>> Begin

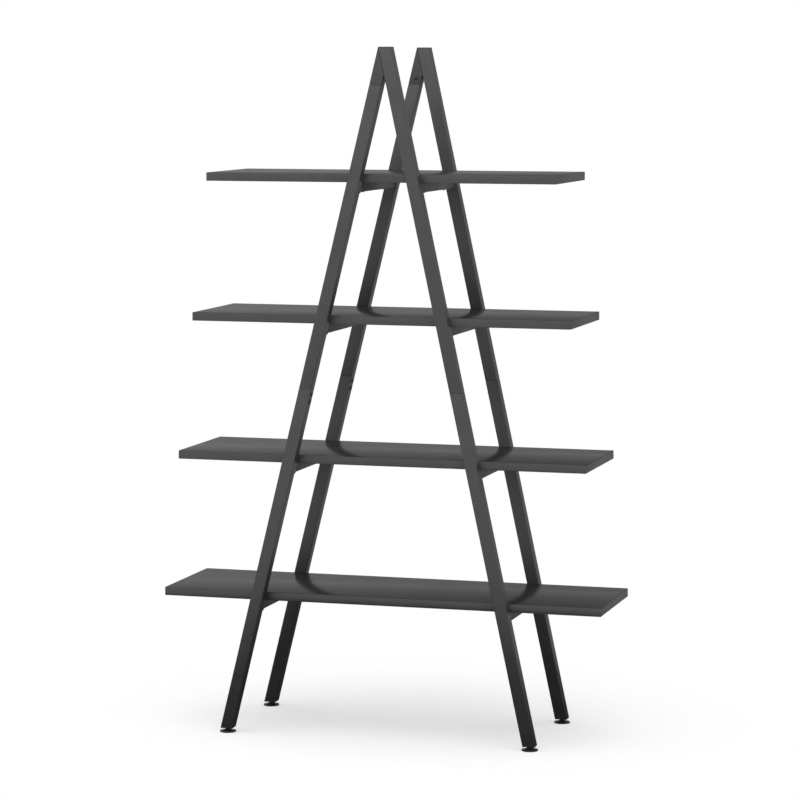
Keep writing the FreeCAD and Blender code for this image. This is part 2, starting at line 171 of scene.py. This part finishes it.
def select_faces(mesh_object, wanted):
    """In edit mode, selects the faces whose centre and normal pass a test."""
    bpy.ops.mesh.select_mode(type="FACE")
    bpy.ops.mesh.select_all(action="DESELECT")
    bpy.ops.object.mode_set(mode="OBJECT")
    for face in mesh_object.data.polygons:
        face.select = wanted(face.center, face.normal)
    bpy.ops.object.mode_set(mode="EDIT")


def select_edges(mesh_object, wanted):
    """In edit mode, selects the edges whose two ends pass a test."""
    bpy.ops.mesh.select_mode(type="EDGE")
    bpy.ops.mesh.select_all(action="DESELECT")
    bpy.ops.object.mode_set(mode="OBJECT")
    vertices = mesh_object.data.vertices
    for edge in mesh_object.data.edges:
        edge.select = wanted(vertices[edge.vertices[0]].co, vertices[edge.vertices[1]].co)
    bpy.ops.object.mode_set(mode="EDIT")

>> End

SET TASK: Extract every line above exactly as it stands.

REPLY:
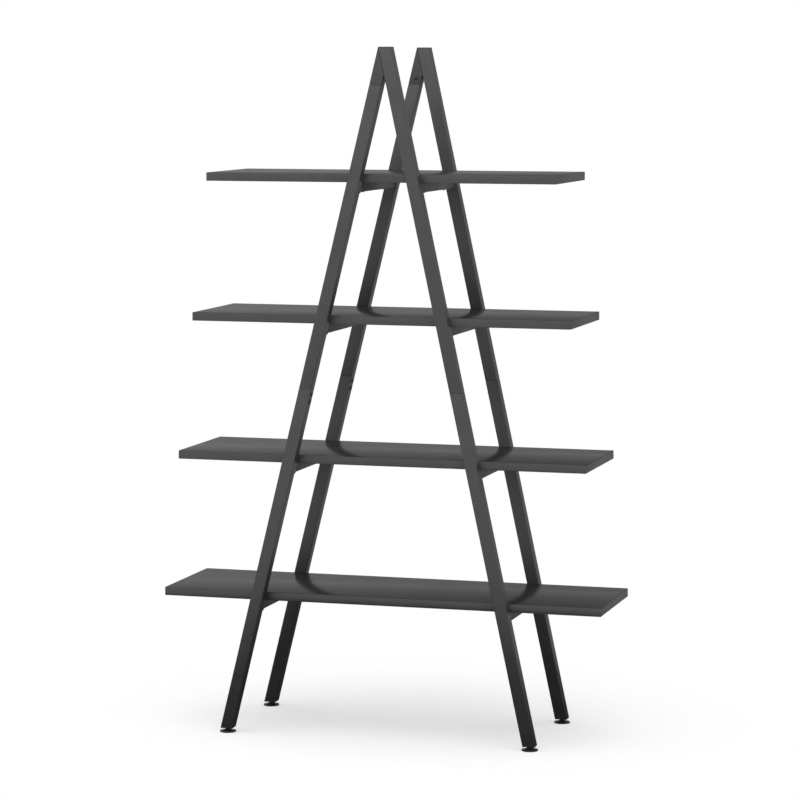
Keep writing the FreeCAD and Blender code for this image. This is part 2, starting at line 171 of scene.py. This part finishes it.
def select_faces(mesh_object, wanted):
    """In edit mode, selects the faces whose centre and normal pass a test."""
    bpy.ops.mesh.select_mode(type="FACE")
    bpy.ops.mesh.select_all(action="DESELECT")
    bpy.ops.object.mode_set(mode="OBJECT")
    for face in mesh_object.data.polygons:
        face.select = wanted(face.center, face.normal)
    bpy.ops.object.mode_set(mode="EDIT")


def select_edges(mesh_object, wanted):
    """In edit mode, selects the edges whose two ends pass a test."""
    bpy.ops.mesh.select_mode(type="EDGE")
    bpy.ops.mesh.select_all(action="DESELECT")
    bpy.ops.object.mode_set(mode="OBJECT")
    vertices = mesh_object.data.vertices
    for edge in mesh_object.data.edges:
        edge.select = wanted(vertices[edge.vertices[0]].co, vertices[edge.vertices[1]].co)
    bpy.ops.object.mode_set(mode="EDIT")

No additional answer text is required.